#### [WHAT IS REQUIRED]
Find and return each line containing "this".

#### [EXERCISE MATERIAL]
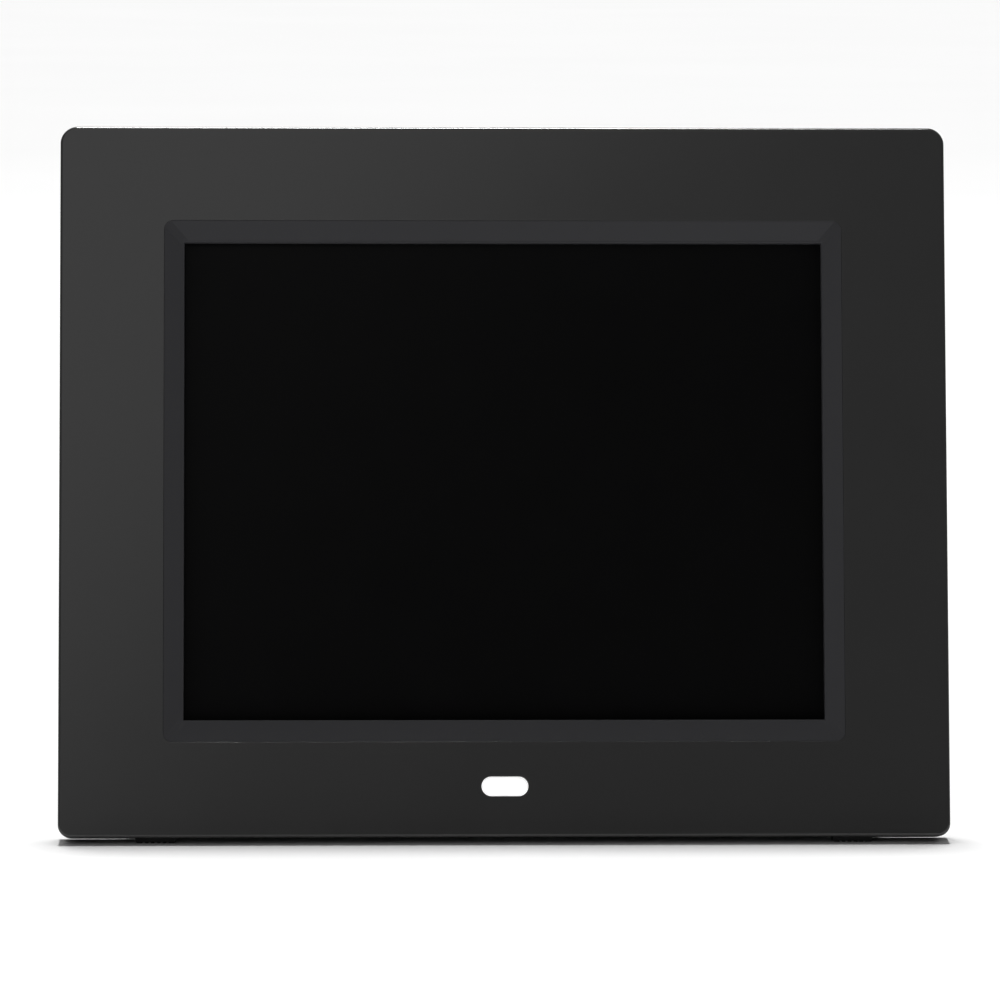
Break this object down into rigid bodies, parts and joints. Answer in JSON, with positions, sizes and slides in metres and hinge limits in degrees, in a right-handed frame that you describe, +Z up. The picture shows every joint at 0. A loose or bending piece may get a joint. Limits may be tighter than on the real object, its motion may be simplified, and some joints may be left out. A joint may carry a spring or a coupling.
{
  "type": "digital photo frame",
  "caption": "Tabletop digital photo frame: landscape screen in a wide black moulded frame, with a rear electronics housing, push buttons, side sockets and a folding stand leg.",
  "frame": {"origin": "on the surface it stands on, under the middle of the object with its stand open", "axes": "+X to the viewer's right along the frame, +Y from the screen towards the back, +Z up"},
  "size_m": [0.225, 0.0764, 0.1785],
  "materials": {
    "satin_black": "satin moulded black with a fine texture",
    "surround_black": "smooth satin black, faintly cool",
    "textured_black": "spark-eroded matt black",
    "button_black": "satin black",
    "white_lens": "opal white, smooth",
    "screen_black": "switched-off panel with an anti-glare film",
    "zinc_steel": "bright zinc plate",
    "black_screw": "black oxide",
    "white_plastic": "white moulding",
    "rubber": "matt black rubber",
    "board_green": "green solder mask",
    "moulded_black": "moulded black",
    "ferrite_grey": "dark grey ferrite",
    "ribbon_amber": "amber polyimide film",
    "lead_red": "red insulated lead",
    "speaker_grey": "dark paper cone in a moulded basket"
  },
  "bodies": {
    "housing": {"front_frame": "satin_black", "screen_surround": "surround_black", "sensor_lens": "white_lens", "rear_housing": "textured_black", "screen_glass": "screen_black", "screen_casing": "zinc_steel", "screen_clamp_top": "zinc_steel", "screen_clamp_bottom": "zinc_steel", "backlight_tray": "white_plastic", "ribbon_connector": "white_plastic", "stand_hinge_pin": "zinc_steel", "foot_left": "rubber", "foot_right": "rubber", "main_board": "board_green", "button_board": "board_green", "sensor_board": "board_green", "processor_chip": "moulded_black", "memory_chip": "moulded_black", "infrared_receiver": "moulded_black", "coin_cell_holder": "moulded_black", "power_jack": "moulded_black", "headphone_jack": "moulded_black", "power_coil": "ferrite_grey", "coin_cell": "zinc_steel", "mini_usb_socket": "zinc_steel", "usb_socket": "zinc_steel", "card_socket": "zinc_steel", "power_switch_body": "zinc_steel", "screen_ribbon": "ribbon_amber", "backlight_lead": "lead_red", "speaker_left": "speaker_grey", "speaker_right": "speaker_grey", "tact_switch_1": "moulded_black", "rear_screw_1": "black_screw", "tact_switch_2": "moulded_black", "rear_screw_2": "black_screw", "tact_switch_3": "moulded_black", "rear_screw_3": "black_screw", "tact_switch_4": "moulded_black", "rear_screw_4": "black_screw", "tact_switch_5": "moulded_black", "rear_screw_5": "black_screw", "tact_switch_6": "moulded_black", "rear_screw_6": "black_screw", "clamp_screw_1": "zinc_steel", "clamp_screw_2": "zinc_steel", "clamp_screw_3": "zinc_steel", "clamp_screw_4": "zinc_steel", "board_screw_1": "zinc_steel", "board_screw_2": "zinc_steel", "board_screw_3": "zinc_steel"},
    "stand": {"stand_leg": "textured_black", "stand_foot_pad": "rubber"},
    "power_switch": {"power_switch_knob": "button_black"},
    "button_1": {"button_1": "button_black"},
    "button_2": {"button_2": "button_black"},
    "button_3": {"button_3": "button_black"},
    "button_4": {"button_4": "button_black"},
    "button_5": {"button_5": "button_black"},
    "button_6": {"button_6": "button_black"}
  },
  "joints": [
    {"name": "stand_hinge", "type": "hinge", "parent": "housing", "child": "stand", "pos_m": [0, 0.0066, 0.11341], "axis": [1, 0, 0], "range_deg": [-26, 0]},
    {"name": "button_1_press", "type": "slide", "parent": "housing", "child": "button_1", "axis": [0, -0.9781, 0.2079], "range_m": [0, 0.0007], "stiffness_N_per_m": 1500},
    {"name": "button_2_press", "type": "slide", "parent": "housing", "child": "button_2", "axis": [0, -0.9781, 0.2079], "range_m": [0, 0.0007], "stiffness_N_per_m": 1500},
    {"name": "button_3_press", "type": "slide", "parent": "housing", "child": "button_3", "axis": [0, -0.9781, 0.2079], "range_m": [0, 0.0007], "stiffness_N_per_m": 1500},
    {"name": "button_4_press", "type": "slide", "parent": "housing", "child": "button_4", "axis": [0, -0.9781, 0.2079], "range_m": [0, 0.0007], "stiffness_N_per_m": 1500},
    {"name": "button_5_press", "type": "slide", "parent": "housing", "child": "button_5", "axis": [0, -0.9781, 0.2079], "range_m": [0, 0.0007], "stiffness_N_per_m": 1500},
    {"name": "button_6_press", "type": "slide", "parent": "housing", "child": "button_6", "axis": [0, -0.9781, 0.2079], "range_m": [0, 0.0007], "stiffness_N_per_m": 1500},
    {"name": "power_switch_slide", "type": "slide", "parent": "housing", "child": "power_switch", "axis": [0, 0.2079, 0.9781], "range_m": [0, 0.003]}
  ]
}
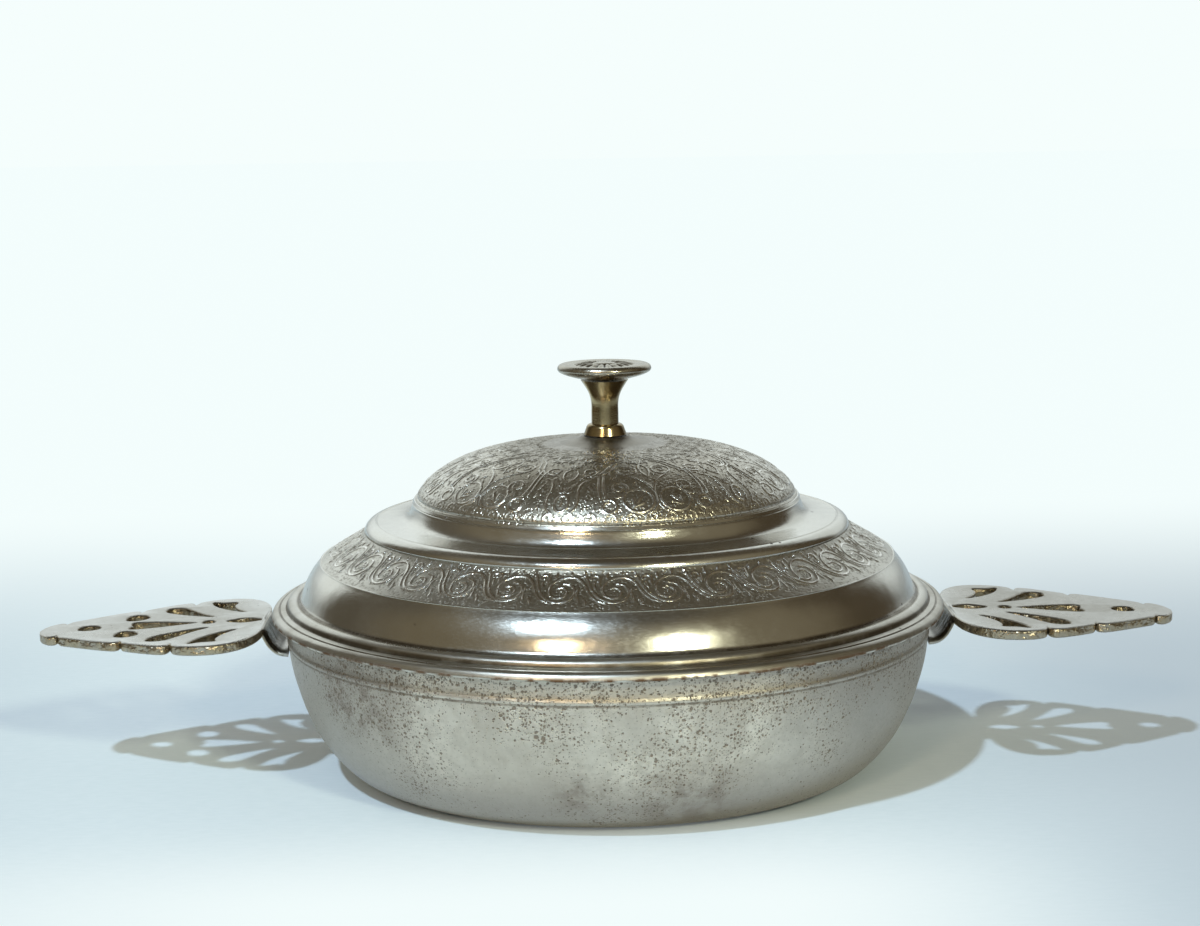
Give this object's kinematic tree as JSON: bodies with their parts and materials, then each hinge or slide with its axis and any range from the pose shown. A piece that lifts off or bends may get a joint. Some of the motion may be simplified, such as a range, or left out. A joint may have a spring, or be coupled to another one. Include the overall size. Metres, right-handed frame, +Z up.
{
  "type": "covered bowl",
  "caption": "Round pewter bowl with a flat foot, two flat pierced ears and a stepped, engraved lift-off lid with a disc knob.",
  "frame": {"origin": "centre of the flat foot, on the surface that the bowl stands on", "axes": "+Z up along the bowl's axis; +X along the two ears, towards the ear without the two small side holes"},
  "size_m": [0.3046, 0.179, 0.1083],
  "materials": {
    "pitted_pewter": "worn matte pewter with small dark pits",
    "cast_pewter": "worn satin cast pewter",
    "polished_pewter": "polished pewter with a warm grey patina",
    "knob_pewter": "worn grey metal",
    "warm_metal": "dark, worn yellow metal"
  },
  "bodies": {
    "bowl_body": {"bowl": "pitted_pewter", "ear_left": "cast_pewter", "ear_right": "cast_pewter"},
    "lid_body": {"lid_shell": "polished_pewter", "lid_bezel": "cast_pewter", "knob_stem": "warm_metal", "knob_cap": "knob_pewter", "knob_washer": "warm_metal", "knob_nut": "warm_metal"}
  },
  "joints": [
    {"name": "lid_lift", "type": "slide", "parent": "bowl_body", "child": "lid_body", "axis": [0, 0, 1], "range_m": [0, 0.12]}
  ]
}
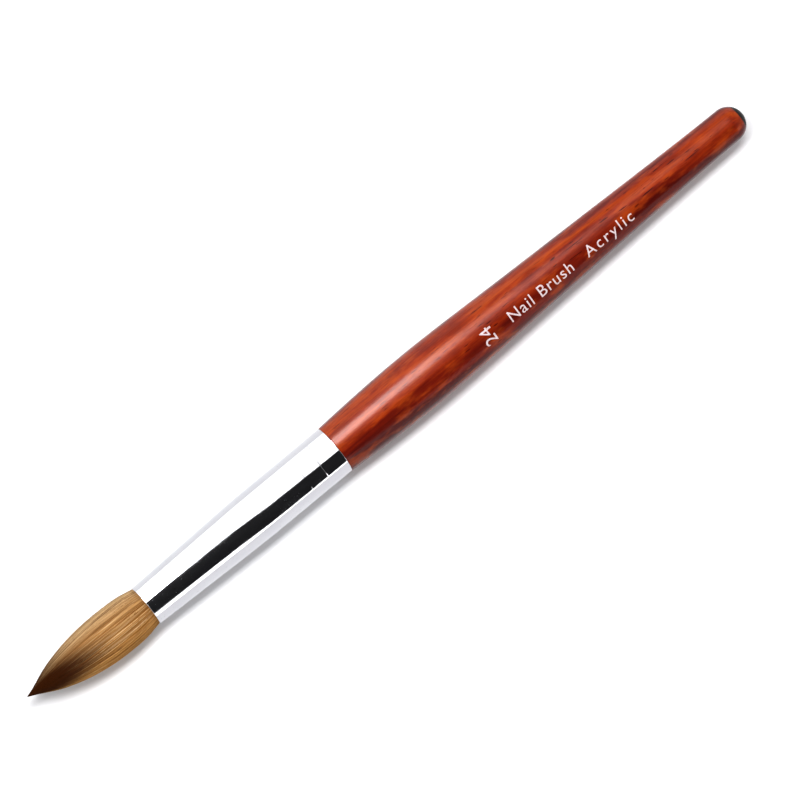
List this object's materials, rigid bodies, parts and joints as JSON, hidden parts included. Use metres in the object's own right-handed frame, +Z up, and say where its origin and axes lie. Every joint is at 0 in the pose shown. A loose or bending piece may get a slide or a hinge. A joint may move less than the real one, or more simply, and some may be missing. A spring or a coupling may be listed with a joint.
{
  "type": "acrylic nail brush",
  "caption": "Round acrylic nail brush with a pointed natural-hair tuft, a tapered plated ferrule with crimp rings, and a turned, lacquered wooden handle.",
  "frame": {"origin": "under the middle of the brush's length, on the surface that the brush lies on", "axes": "+X along the brush from the hair tip to the butt, +Z up from the surface, +Y to the side; the brush's own axis is parallel to X at z 6.0 mm"},
  "size_m": [0.1832, 0.012, 0.012],
  "materials": {
    "lacquered_wood": "gloss",
    "plated_brass": "polished",
    "wood_glue": "satin",
    "hair": "satin",
    "waxed_thread": "satin",
    "epoxy": "gloss"
  },
  "bodies": {
    "brush": {"handle": "lacquered_wood", "ferrule": "plated_brass", "tenon_glue": "wood_glue", "tuft_root": "hair", "binding_thread": "waxed_thread", "root_epoxy": "epoxy"},
    "tuft_middle": {"tuft_belly": "hair"},
    "tuft_end": {"tuft_tip": "hair"}
  },
  "joints": [
    {"name": "tuft_bend", "type": "hinge", "parent": "brush", "child": "tuft_middle", "pos_m": [-0.0654, 0, 0.006], "axis": [0, 0, 1], "range_deg": [-20, 20], "stiffness_Nm_per_rad": 0.012},
    {"name": "tip_bend", "type": "hinge", "parent": "tuft_middle", "child": "tuft_end", "pos_m": [-0.0774, 0, 0.006], "axis": [0, 0, 1], "range_deg": [-28, 28], "stiffness_Nm_per_rad": 0.006}
  ]
}
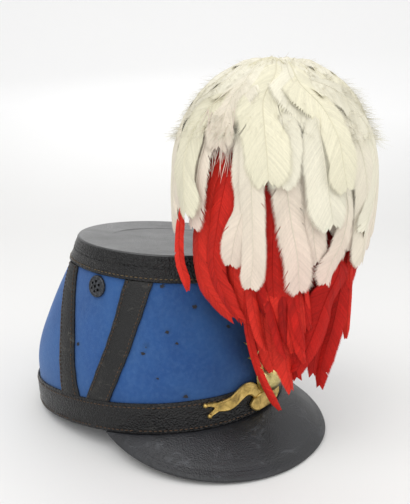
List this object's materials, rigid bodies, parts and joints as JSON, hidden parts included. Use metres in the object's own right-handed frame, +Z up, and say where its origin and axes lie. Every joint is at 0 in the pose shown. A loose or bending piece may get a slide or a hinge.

#### [WRITTEN ANSWER]
Break this object down into rigid bodies, parts and joints. Answer in JSON, with positions, sizes and slides in metres and hinge limits in degrees, in a right-handed frame that you describe, +Z up. The picture shows every joint at 0. A loose or bending piece may get a joint. Limits may be tighter than on the real object, its motion may be simplified, and some joints may be left out. A joint may carry a spring or a coupling.
Give this object's kinematic tree as JSON: bodies with their parts and materials, then each hinge or slide with its axis and any range from the pose shown. A piece that lifts off or bends may get a joint. Some of the motion may be simplified, such as a range, or left out. A joint may have a spring, or be coupled to another one. Include the overall size. Metres, right-handed frame, +Z up.
List this object's materials, rigid bodies, parts and joints as JSON, hidden parts included. Use metres in the object's own right-handed frame, +Z up, and say where its origin and axes lie. Every joint is at 0 in the pose shown. A loose or bending piece may get a slide or a hinge. A joint may move less than the real one, or more simply, and some may be missing. A spring or a coupling may be listed with a joint.
List this object's materials, rigid bodies, parts and joints as JSON, hidden parts included. Use metres in the object's own right-handed frame, +Z up, and say where its origin and axes lie. Every joint is at 0 in the pose shown. A loose or bending piece may get a slide or a hinge.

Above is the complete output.